A former Harvard law professor, Warren has been lauded by the party’s liberal wing for her populist, anti-Wall Street rhetoric, which is in sharp contrast to Clinton’s close ties to corporate America.

Warren has declined to rule out jumping into the 2016 race, insisting she is “not running” but pointedly refusing to state she “will not run”. The left-wing pressure group MoveOn has pumped $1m into a “Draft Warren” movement. At age 65, two years younger than Clinton, this will probably be her only chance.

It emerged last week that Clinton had dispatched an emissary to meet the head of the Progressive Change Campaign Committee (PCCC), a pressure group closely aligned with Warren’s view, but which has so far stopped short of backing her actively for the White House.

Details of the meeting between the unidentified aide and Adam Green of the PCCC emerged after Warren received adulation from the left for a fiery Senate speech opposing the relaxation of tough rules preventing risky derivatives trading by banks.

She singled out Citigroup as a bank whose cosy relationship with Washington cheated ordinary Americans. “Washington already works really well for the billionaires and big corporations and the lawyers and lobbyists,” Warren declared in an address viewed more than 575,000 times on YouTube.

“But what about the families who lost their homes or their jobs or their retirement savings the last time Citi bet big on derivatives and lost?”

She even raised the possibility of Citigroup being broken up, inspiring bands of activists to appear outside the bank’s Manhattan headquarters last week wielding signs reading “Break up the big banks” and “Stand with Warren”.

Jeb Bush’s surprise move to form an “exploratory committee” before Clinton or Republican rivals such as Chris Christie, governor of New Jersey, had done so caught them out.

John Weaver, a veteran Republican strategist, said Bush’s announcement ended the possibility of Mitt Romney, the defeated 2012 Republican nominee, running again.

In addition, it meant that the Florida senator Marco Rubio, a Bush protegé, “is out, whether he’s willing to admit that or not” while the fundraising ability of Christie and the Texas governor, Rick Perry, was “severely cramped”.

But while Bush, 61, was eliminating potential opponents, Clinton’s hesitancy was encouraging a challenge from Warren, Weaver said. “They’re a study in contrasts,” he said. “Warren is punching above her weight and forcing Hillary to react,” he said. “Her people are trying to appease the Warren crowd as opposed to flexing any muscle.”

The Clinton camp’s hesitancy was due in part to the experience of 2008 when she was the frontrunner for the nomination only to lose out to Barack Obama.

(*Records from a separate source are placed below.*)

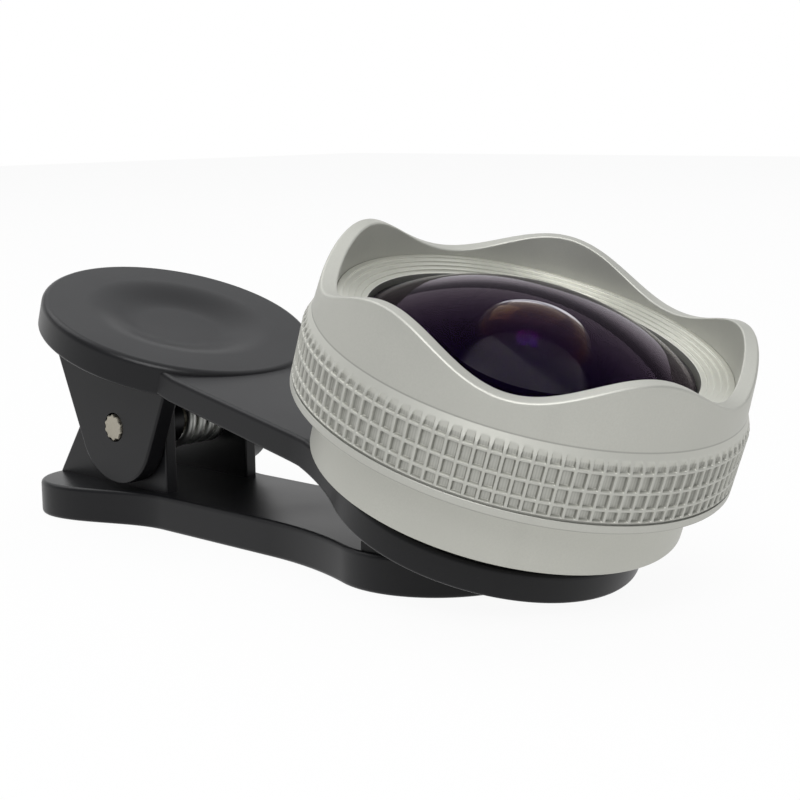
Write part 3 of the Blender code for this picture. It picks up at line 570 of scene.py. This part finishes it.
def make_front_barrel():
    """Lip, knurl, chamfer and petal hood as one net."""
    net = Net()
    cell = 2 * math.pi * LIP_R / KNURL_COUNT
    flank = (0.11, 0.15, 0.20, 0.25, 0.31)
    marks = [-flank[0]] + list(flank) + [cell / 2] + [cell - v for v in reversed(flank[1:])]
    turns = np.concatenate([(k * cell + np.array(marks)) / LIP_R for k in range(KNURL_COUNT)])
    across = np.tile([min(abs(m), cell - abs(m)) for m in marks], KNURL_COUNT)
    pocket = step_up(across, 0.13, 0.29)
    coarse = turns[::3]
    lean = (LIP_R - HOOD_R) / (HOOD_Z - CHAMFER_Z)

    def ring_at(angles, radius, height):
        radius = np.broadcast_to(radius, angles.shape)
        height = np.broadcast_to(height, angles.shape)
        return net.ring(np.stack([radius * np.cos(angles), radius * np.sin(angles), height], 1))

    inside = [
        (HOOD_INNER, 14.9), (20.3, 14.9), (20.3, 12.1), (16.2, 12.1), (16.2, 10.4), (17.4, 10.4),
        (17.4, 3.0), (19.2, 3.0), (19.2, 7.94), (21.55, 7.94), (21.55, 6.94),
    ]
    lip = soften([(21.6, 6.94), (LIP_R, 6.94), (LIP_R, 8.2)], 0.22, 4, closed=False)
    groove = [
        (LIP_R, 7.88), (LIP_R - 0.03, 7.92), (LIP_R - 0.2, 7.95),
        (LIP_R - 0.2, 8.17), (LIP_R - 0.03, 8.2), (LIP_R, 8.23),
    ]
    rings = [ring_at(coarse, r, z) for r, z in inside + lip[1:-1] + groove]
    for a, b in zip(rings, rings[1:]):
        net.band(a, b)
    last = rings[-1]
    for z in knurl_rows():
        bound = LIP_R - max(0.0, (z - CHAMFER_Z) * lean)
        ring = ring_at(turns, np.minimum(LIP_R - KNURL_DEPTH * pocket * pocket_share(z), bound), z)
        net.band(last, ring)
        last = ring
    for z in (15.2, 15.5, 15.6, 15.64):
        ring = ring_at(coarse, LIP_R - (z - CHAMFER_Z) * lean, z)
        net.band(last, ring)
        last = ring
    rim = petal_height(coarse)
    foot = HOOD_Z + 0.03
    round_r = 0.32
    for share in (0.0, 0.01, 0.04, 0.12, 0.22, 0.33, 0.44, 0.55, 0.66, 0.77, 0.87, 0.95):
        z = foot + (rim - round_r - 0.06 - foot) * share
        ring = ring_at(coarse, hood_radius(z), z)
        net.band(last, ring)
        last = ring
    outer = hood_radius(rim)
    for distance, drop in edge_steps(round_r, 5):
        ring = ring_at(coarse, outer - distance, rim - drop)
        net.band(last, ring)
        last = ring
    for distance, drop in edge_steps(0.2, 4)[::-1]:
        ring = ring_at(coarse, HOOD_INNER + distance, rim - drop)
        net.band(last, ring)
        last = ring
    for share in (0.08, 0.25, 0.5, 0.75):
        ring = ring_at(coarse, HOOD_INNER, (rim - 0.3) * (1 - share) + 14.9 * share)
        net.band(last, ring)
        last = ring
    net.band(last, rings[0])
    return net.make("hood_barrel", LENS)


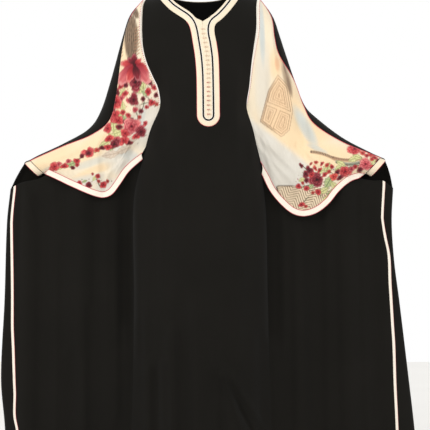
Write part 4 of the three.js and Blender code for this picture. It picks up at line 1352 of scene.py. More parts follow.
R, D, P, B, L, G, T = range(len(Motif))
SHIELD_BAND = 22 * RADIANS  # by which the level band of the printed shield falls outwards
SPRIGS = "x z size long turn kind"
PRINT_RIGHT = Table(
    SPRIGS,
    (-166, -262, 17, 1.8, 96, G),
    (-176, -284, 12, 1.5, 30, G),
    (-160, -292, 10, 1.6, 150, L),
    (-224, -290, 11, 1.7, 60, G),
    (-222, -330, 12, 1.9, 96, G),
    (-232, -352, 11, 1.6, 20, G),
    (-218, -362, 9, 1.6, 120, L),
    (-180, -330, 9, 1.7, 40, T),
    (-248, -384, 15, 1.5, 95, G),
    (-236, -402, 15, 1.6, 20, G),
    (-252, -412, 12, 1.6, 140, G),
    (-196, -420, 13, 2.2, 20, T),
    (-272, -432, 13, 2.0, 30, G),
    (-256, -444, 10, 1.8, 10, L),
    (-222, -450, 16, 2.6, 24, T),
    (-256, -462, 17, 2.2, 12, T),
    (-366, -488, 14, 2.2, 20, L),
    (-398, -498, 8, 1.7, 30, G),
    (-300, -452, 9, 1.7, 30, L),
    (-302, -528, 7, 2.0, 60, G),
    (-330, -536, 6, 2.0, 20, L),
    (-214, -270, 8, 1.4, 80, D),
    (-147, -262, 9, 1.3, 120, D),
    (-187, -262, 20, 1.7, 88, D),
    (-228, -274, 8, 1.2, 30, R),
    (-216, -294, 9, 1.2, 20, R),
    (-206, -312, 8, 1.3, 70, P),
    (-192, -310, 15, 1.7, 84, D),
    (-166, -308, 7, 1.0, 0, D),
    (-152, -288, 10, 1.2, 60, R),
    (-136, -276, 8, 1.2, 110, R),
    (-130, -296, 8, 1.3, 100, D),
    (-142, -318, 10, 1.1, 40, R),
    (-128, -322, 6, 1.3, 90, B),
    (-240, -292, 11, 1.5, 70, D),
    (-242, -318, 19, 2.0, 80, R),
    (-226, -306, 8, 1.4, 30, P),
    (-252, -340, 9, 1.5, 60, D),
    (-222, -346, 8, 1.3, 0, R),
    (-248, -366, 10, 1.4, 40, R),
    (-232, -386, 9, 1.5, 20, D),
    (-198, -366, 7, 1.3, 40, D),
    (-156, -330, 6, 1.2, 20, R),
    (-160, -376, 7, 1.3, 70, R),
    (-240, -420, 9, 1.6, 0, P),
    (-204, -430, 8, 1.8, 20, D),
    (-244, -352, 13, 1.4, 60, R),
    (-188, -338, 8, 1.2, 30, P),
    (-172, -342, 7, 1.1, 0, D),
    (-176, -358, 6, 1.0, 0, B),
    (-206, -354, 8, 1.1, 0, R),
    (-234, -368, 13, 1.6, 10, R),
    (-212, -372, 9, 1.3, 20, D),
    (-264, -390, 12, 1.7, 80, R),
    (-260, -418, 11, 1.5, 20, R),
    (-198, -384, 24, 1.1, 20, P),
    (-216, -404, 12, 1.5, 110, R),
    (-172, -398, 16, 1.2, 60, D),
    (-186, -412, 9, 1.6, 20, R),
    (-220, -424, 12, 2.4, 30, R),
    (-246, -434, 13, 2.4, 28, D),
    (-264, -442, 9, 2.0, 24, R),
    (-280, -444, 7, 1.5, 10, D),
    (-294, -450, 7, 1.3, 10, B),
    (-317, -457, 14, 2.2, 18, R),
    (-318, -458, 8, 1.6, 18, D),
    (-336, -466, 7, 1.5, 30, D),
    (-350, -479, 9, 1.6, 24, R),
    (-362, -498, 6, 1.7, 20, D),
    (-374, -480, 7, 1.6, 30, P),
    (-386, -494, 9, 1.6, 10, R),
    (-350, -490, 6, 1.5, 50, R),
    (-414, -495, 14, 1.6, 20, R),
    (-402, -488, 7, 1.6, 20, P),
    (-292, -522, 7, 1.4, 70, R),
    (-278, -546, 10, 1.1, 20, R),
    (-266, -536, 5, 1.0, 0, B),
    (-318, -546, 9, 1.2, 0, D),
    (-344, -540, 7, 1.3, 0, R),
    (-290, -536, 5, 1.0, 0, B),
    (-306, -516, 4, 1.0, 0, B),
)
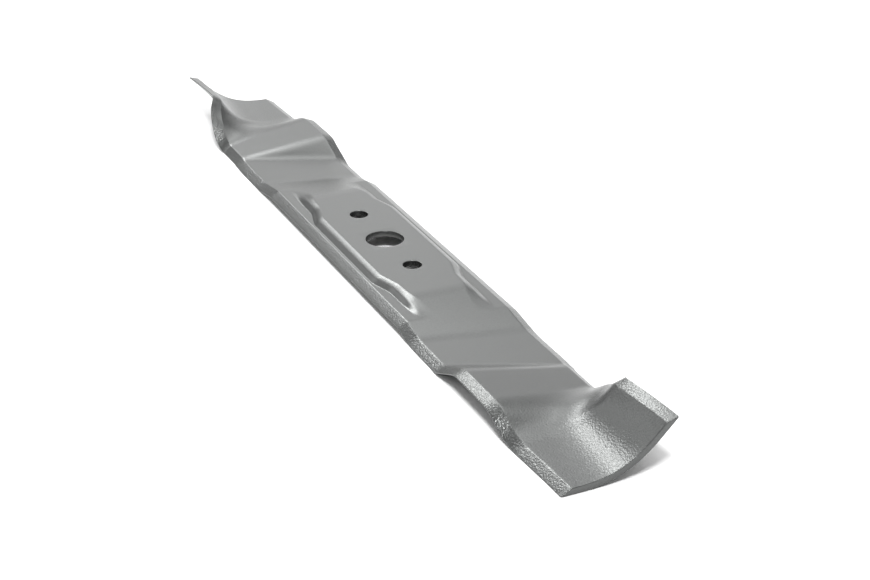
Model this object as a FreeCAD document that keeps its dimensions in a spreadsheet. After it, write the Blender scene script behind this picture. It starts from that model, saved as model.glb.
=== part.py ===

Bush’s sudden early entry into the race allows him to reactivate the Bush family network of donors and activists.

He nevertheless faces formidable challenges in the Republican primary campaign because the party’s grassroots supporters have moved to the right since he was re-elected Florida governor in 2002.

Moderate stances on the hot-button issues of immigration and national education standards have prompted intense suspicion among conservatives.

But Bush’s appeal to Hispanic voters, a majority of whom backed him in Florida in 1998 and 2002, is a powerful threat to Clinton, the strong favourite to win the Democratic nomination whether or not Warren runs.

A fluent Spanish speaker with a Mexican-born wife, his ability to win over Democratic-leaning Hispanics, a dismal 27% of whom backed Romney two years ago, has created ripples of anxiety in what campaign workers refer to as “Hillaryworld”.

Clinton advisers hope her support for Obama’s agreement with the Castro regime to thaw relations with Cuba announced last week will boost her image among younger Hispanics. Bush condemned the deal as a “foreign policy misstep”.

Weaver said that by moving to the left, Clinton could damage herself in the general election, just as Romney did in 2012 by advocating “self deportation” for illegal immigrants.

“I think Warren wants to run,” he said. “She enjoys not only being in the limelight but being the voice of liberal America right now. That’s a pretty heady thing.”